In November, Macmillan advised Professor Charny, “We could not publish
the text of your essay as it stands without exposing ourselves to
serious risk of legal action on grounds of defamation.” In a strongly
worded protest and appeal to the publisher, Charny replied to Macmillan,
“My article is in no way defamatory, and all of the statements made in
my article stand up to the two tests in British law which distinguish
between defamation and non defamation, namely truth and fair comment on
a matter of public interest.”
He added, “Note please that Irving was judged fully as the fascist and
anti-Semite that he is – these words are in the trial record – in a
British court this very year, and it is far-fetched to believe that he
can sue again, especially when I am saying nothing that differs in
essence from the court’s judgment. You have nothing to fear but your own
capitulation to the tyranny of internal company policies and procedures
that favor cowardice, insincerity, censorship, and dishonor.”

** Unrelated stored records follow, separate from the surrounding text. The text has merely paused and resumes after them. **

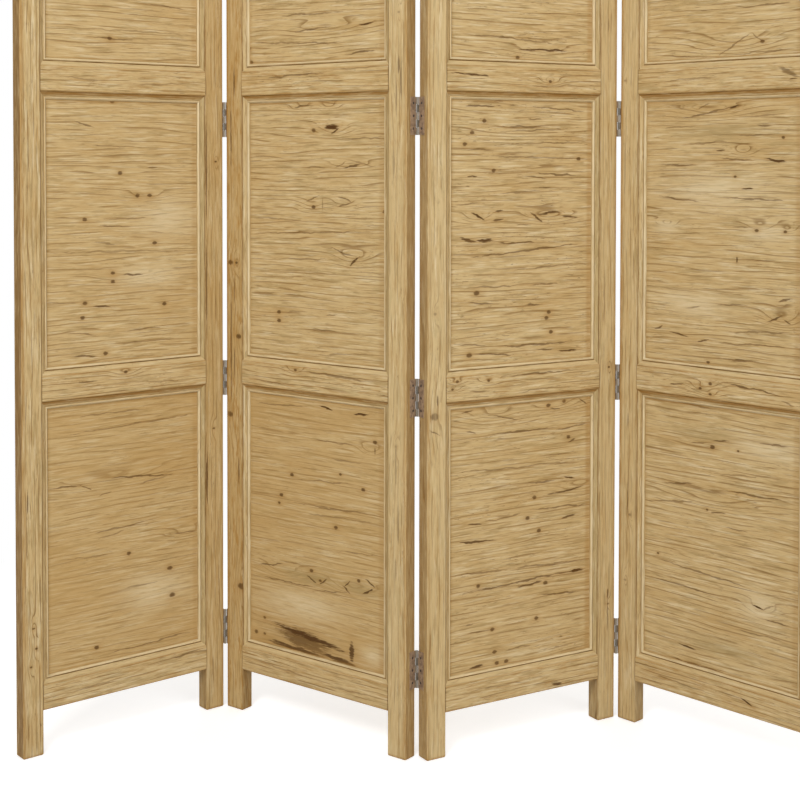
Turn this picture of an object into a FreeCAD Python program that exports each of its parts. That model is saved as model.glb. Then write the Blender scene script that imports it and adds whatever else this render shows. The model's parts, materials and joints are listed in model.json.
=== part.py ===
import FreeCAD, Part
import math
import os
import re

import Sketcher

# A free-standing folding screen of four framed wooden panels, joined edge to edge by butt hinges.
# Each panel has two stiles that run down to the floor as feet, four rails tenoned between them,
# and three fields of horizontal boards held in grooves, with a mitred bead round each field on both faces.
# Millimetres. Z is up, X runs along the screen to the right, and the fronts of the panels face -Y.
# The origin is on the floor, in the middle of the space that the half-folded screen takes up.

SIZES = {
    # frame of one panel
    "screen_height": 1700.0,
    "panel_width": 406.0,
    "panel_thickness": 27.0,
    "stile_width": 38.0,
    "rail_height": 44.0,
    "foot_height": 76.0,
    "arris": 1.5,
    # mortise and tenon joints
    "tenon_thickness": 8.0,
    "tenon_length": 27.0,
    "mortise_end_gap": 1.0,
    # boards of the fields
    "board_thickness": 10.0,
    "groove_depth": 8.0,
    "board_edge_gap": 1.0,
    "tongue_thickness": 3.0,
    "tongue_height": 4.0,
    "tongue_end_gap": 0.5,
    # beads, which slope down from the frame to a quirk and rise again to a ridge
    "bead_width": 14.0,
    "bead_height": 6.5,
    "quirk_distance": 8.0,
    "quirk_height": 2.0,
    "ridge_distance": 10.5,
    "ridge_height": 4.2,
    # butt hinges
    "hinge_height": 64.0,
    "hinge_end_distance": 149.0,
    "leaf_width": 18.0,
    "leaf_thickness": 0.9,
    "pin_radius": 1.2,
    "pin_clearance": 0.05,
    "knuckle_gap": 0.3,
    # countersunk screws
    "screw_head_radius": 2.5,
    "screw_length": 12.0,
    # how far a cut runs past the material that it cuts
    "overrun": 2.0,
}

# how far each panel is turned from the line of the screen, in degrees
PANEL_TURNS = (37.9, -38.4, 29.5, -47.5)

# the face of the panels that each row of hinges folds towards, from the first pair of panels to the last
HINGE_SIDES = ("front", "back", "front")

RAIL_NAMES = ("bottom_rail", "lower_rail", "upper_rail", "top_rail")
FIELD_NAMES = ("bottom_field", "middle_field", "top_field")

# A hinge has five knuckles, and the two leaves take turns.
LEFT_KNUCKLES = (0, 2, 4)
RIGHT_KNUCKLES = (1, 3)
KNUCKLES = len(LEFT_KNUCKLES) + len(RIGHT_KNUCKLES)

# The pins are round. Knuckles have eight flat sides round a bore of six, and screws have six,
# so that a hundred small pieces stay light.
BARREL_SIDES = 8
BORE_SIDES = 6
SCREW_SIDES = 6

# where the hinges of a row stand, as shares of the way from the lowest hinge to the highest
HINGE_SHARES = (0.0, 0.33, 0.669, 1.0)

# where the three screws of a leaf stand, as shares of its height
SCREW_SHARES = (1 / 6, 1 / 2, 5 / 6)

# where the boards of each field meet, as shares of the field's height, for each panel from the bottom field up
BOARD_JOINT_SHARES = (
    ((0.36, 0.68), (0.42, 0.74), (0.33, 0.65)),
    ((0.28, 0.585), (0.35, 0.5), (0.3, 0.66)),
    ((0.325, 0.66), (0.46, 0.71), (0.36, 0.69)),
    ((0.35, 0.7), (0.3, 0.64), (0.34, 0.62)),
)

# The sizes that follow from the ones above.
size = dict(SIZES)
size["rail_length"] = size["panel_width"] - 2 * size["stile_width"]
size["field_height"] = (
    size["screen_height"] - size["foot_height"] - len(RAIL_NAMES) * size["rail_height"]
) / len(FIELD_NAMES)
size["board_recess"] = (size["panel_thickness"] - size["board_thickness"]) / 2
size["tenon_recess"] = (size["panel_thickness"] - size["tenon_thickness"]) / 2
size["board_housing"] = size["groove_depth"] - size["board_edge_gap"]
size["board_length"] = size["rail_length"] + 2 * size["board_housing"]
size["boards_height"] = size["field_height"] + 2 * size["board_housing"]
size["knuckle_pitch"] = size["hinge_height"] / KNUCKLES
size["tight_bore"] = size["pin_radius"] / math.cos(math.pi / BORE_SIDES)
size["running_bore"] = (size["pin_radius"] + size["pin_clearance"]) / math.cos(math.pi / BORE_SIDES)
size["barrel_radius"] = size["pin_radius"] + size["pin_clearance"] + size["leaf_thickness"]
size["screw_line"] = (size["leaf_width"] + size["barrel_radius"]) / 2
size["screw_root_radius"] = size["screw_head_radius"] - size["leaf_thickness"]


def field_base(row):
    """The height where a field's clear opening starts, on top of the rail below it."""
    return size["foot_height"] + size["rail_height"] + row * (size["field_height"] + size["rail_height"])


def rail_base(row):
    """The height of a rail's underside."""
    return field_base(row) - size["rail_height"]


doc = FreeCAD.newDocument("folding_screen")
sheet = doc.addObject("Spreadsheet::Sheet", "sizes")
for row, (name, value) in enumerate(size.items(), start=1):
    sheet.set(f"A{row}", name)
    sheet.set(f"B{row}", str(value))
    sheet.setAlias(f"B{row}", name)
doc.recompute()


def bound(formula):
    """The formula with each named size read from the sheet."""
    return re.sub(
        r"[a-z_]+",
        lambda word: f"sizes.{word.group()}" if word.group() in size else word.group(),
        formula,
    )


def sketch_on(body, plane, name, offset="0"):
    """A sketch on one of the body's own origin planes, moved along the plane's normal."""
    sketch = body.newObject("Sketcher::SketchObject", name)
    support = next(item for item in body.Origin.OriginFeatures if item.Role == plane)
    sketch.AttachmentSupport = [(support, "")]
    sketch.MapMode = "FlatFace"
    sketch.setExpression("AttachmentOffset.Base.z", bound(offset))
    return sketch


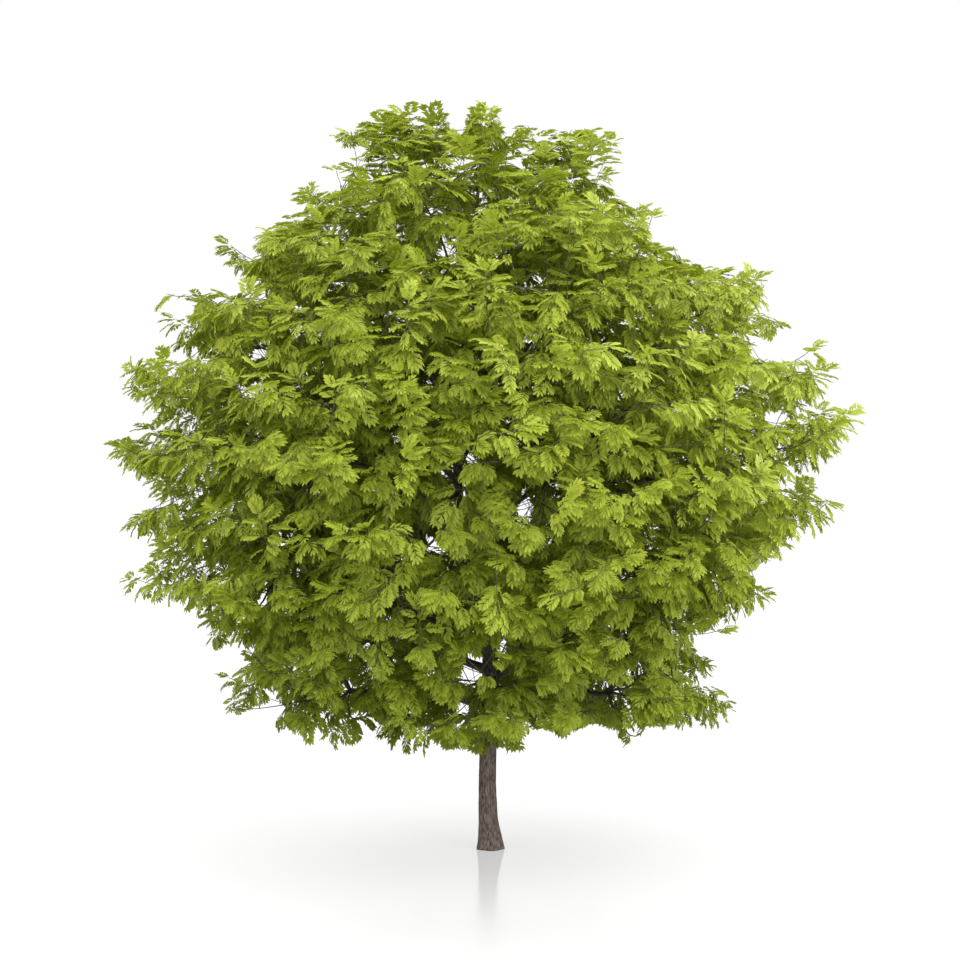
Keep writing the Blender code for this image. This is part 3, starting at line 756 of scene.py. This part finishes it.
HANG_HEIGHTS = (5.4, 7.6)  # leaves turn down below the first and up above the second
HANG_SHARES = (1.0, -1.0)
LEAF_TRIES = 4
TRY_AGAIN_LENGTH = 0.82  # a leaf that doesn't fit is tried again that much shorter
TRY_AGAIN_HANG = 0.2  # and hanging so much more
TIP_REACH = 0.95  # a leaf's room is tested at its tip and where it is widest
WIDEST_AT = 0.55
WIDEST_HALF = 0.26
OUTLINE_SLACK = 1.05
LEAF_NOTCH = 0.08  # leaves hang down between two layers
SPACE_SLACK = 0.12
LIMB_GAP = 0.02


def leaf_shape(kind, number, rng):
    """Points, faces and UVs of one leaf a metre long, along +X with its upper side to +Z."""
    all_pairs, slenderness, outline = kind
    pairs = all_pairs[number % len(all_pairs)]
    points, quads, uvs = [], [], []
    bend = rng.uniform(-LEAF_BEND, LEAF_BEND)

    def spine(s):
        return np.array([s * (1.0 - LEAF_DRAWN_IN * s * s), bend * s * s, -LEAF_ARCH * s * s])

    def leaflet(s, side, length):
        first = len(points)
        scatter = ANGLE_SCATTER if side else END_SCATTER
        lean = rng.uniform(-scatter, scatter)
        if side:
            lean = math.radians(LEAFLET_ANGLE[0] - LEAFLET_ANGLE[1] * s + lean)
        slope = -2.0 * LEAF_ARCH * s
        out = unit(np.array([math.cos(lean), math.sin(lean) * (side or 1.0), slope * math.cos(lean)]))
        across = unit(np.cross([-slope, 0.0, 1.0], out))
        roll = -side * LEAFLET_ROLL + rng.uniform(-ROLL_SCATTER, ROLL_SCATTER)
        over = np.cross(out, across)
        across, over = (across * math.cos(roll) + over * math.sin(roll),
                        over * math.cos(roll) - across * math.sin(roll))
        droop = LEAFLET_DROOP * rng.uniform(*DROOP_RANGE)
        width = length * slenderness * rng.uniform(*WIDTH_RANGE)
        for x, y in outline:
            rise = abs(y) * 2.0 * LEAFLET_FOLD * width - droop * length * x * x
            points.append(spine(s) + out * x * length + across * y * width + over * rise)
            uvs.append((0.5 + y, x))
        for k in range(0, len(outline) - 2, 2):
            quads.append([first, first + k + 3, first + k + 2, first + k + 1])

    for k in range(pairs):
        s = FIRST_PAIR + PAIRS_SPAN * k / (pairs - 1)
        size = PAIR_SIZES[0] + PAIR_SIZES[1] * math.sin(math.pi * (k + PAIR_SHIFT) / (pairs + PAIR_SHIFT))
        for side in (-1.0, 1.0):
            place = s + rng.uniform(-PLACE_SCATTER, PLACE_SCATTER)
            leaflet(place, side, LEAFLET_LENGTH * size * rng.uniform(*SIZE_RANGE))
    leaflet(RACHIS_SHARES[-1], 0.0, LEAFLET_LENGTH * rng.uniform(*END_SIZES))
    first = len(points)
    rib_u, rib_width, rib_v, rib_length = RACHIS_UV
    for s in RACHIS_SHARES:
        half = RACHIS_WIDTH * (RACHIS_TAPER[0] - RACHIS_TAPER[1] * s)
        for y in (-1.0, 1.0):
            points.append(spine(s) + np.array([0.0, y * half, -RACHIS_BELOW]))
            uvs.append((rib_u + rib_width * y, rib_v + rib_length * s))
    for k in range(0, 2 * len(RACHIS_SHARES) - 2, 2):
        quads.append([first + k, first + k + 2, first + k + 3, first + k + 1])
    quads = np.array(quads)
    return np.array(points), quads, np.array(uvs)[quads.ravel()]


def limb_stretches(masses):
    """Every straight stretch of trunk and bough as start, way and radius, for distances."""
    limbs = [([trunk_middle(row[0]) for row in TRUNK], [row[3] for row in TRUNK])]
    limbs += [(mass.bough, mass.radii) for mass in masses if mass.bough]
    rows = [(places[k], places[k + 1] - places[k], radii[k])
            for places, radii in limbs for k in range(len(places) - 1)]
    return [np.array(column) for column in zip(*rows)]


def limb_clearance(points, limbs):
    """Each point's distance to the surface of the nearest limb."""
    starts, ways, radii = limbs
    away = points[:, None, :] - starts[None]
    share = np.clip((away * ways).sum(2) / (ways * ways).sum(1), 0.0, 1.0)
    return (np.linalg.norm(away - share[..., None] * ways, axis=2) - radii).min(axis=1)


def leaf_seats(nodes):
    """Where leaves sit: place, direction of the twig there, row of the hand, shoot."""
    places, ways, rows, shoots = [], [], [], []
    for number, node in enumerate(nodes[STEM_POINTS - 1:]):
        lengths = np.linalg.norm(np.diff(node.curve, axis=0), axis=1)
        along = np.concatenate([[0.0], lengths.cumsum()])
        for row in INNER_HAND if node.children else HAND:
            at = max(along[-1] - row[0], SEAT_LEAST * along[-1])
            places.append([np.interp(at, along, node.curve[:, axis]) for axis in range(3)])
            piece = min(max(int(np.searchsorted(along, at)), 1), TWIG_POINTS - 1)
            ways.append(node.curve[piece] - node.curve[piece - 1])
            rows.append(row)
            shoots.append(number)
    return np.array(places), unit(np.array(ways)), np.array(rows), np.array(shoots)


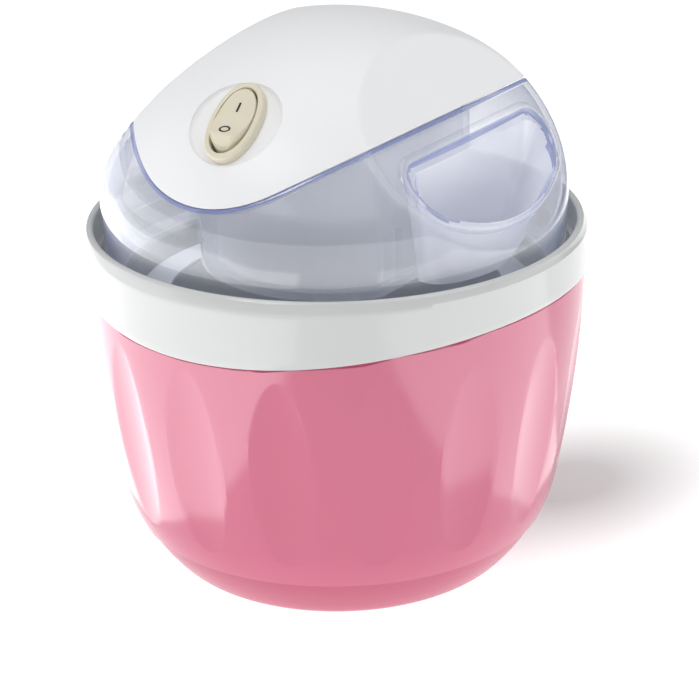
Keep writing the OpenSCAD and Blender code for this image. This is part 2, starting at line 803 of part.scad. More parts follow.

Jerusalem attorney Michael Oseasohn conveyed to Charny and the Institute
on the Holocaust and Genocide that, “One cannot reasonably refer to
genocide, its perpetrators and/or its deniers in glowing terms. Any
discussion, written or oral, about Adolf Eichmann, Heinrich Himmler, or
any denier such as David Irving, Ernst Nolte, or Bernard Lewis, or
accomplices to denial such as Noam Chomsky, necessarily involves
elements which would tend to insult them or lower their reputation.”
In 1982 Charny organized the First International Conference on the
Holocaust and Genocide in Tel Aviv. He became well known for standing up
to intense pressures from his own Israeli government and the Turkish
government to remove papers on the Armenian Genocide from the program,
and when the conference refused to do so, the Israeli government sought
to close down the entire conference. Under Charny’s direction, the
conference took place. It was reported widely and praised editorially in
the Israeli and world press, and has been hailed in the scholarly
literature, such as by the late Terrence Des Pres in the Yale Review, as
a landmark event of standing up for academic freedom.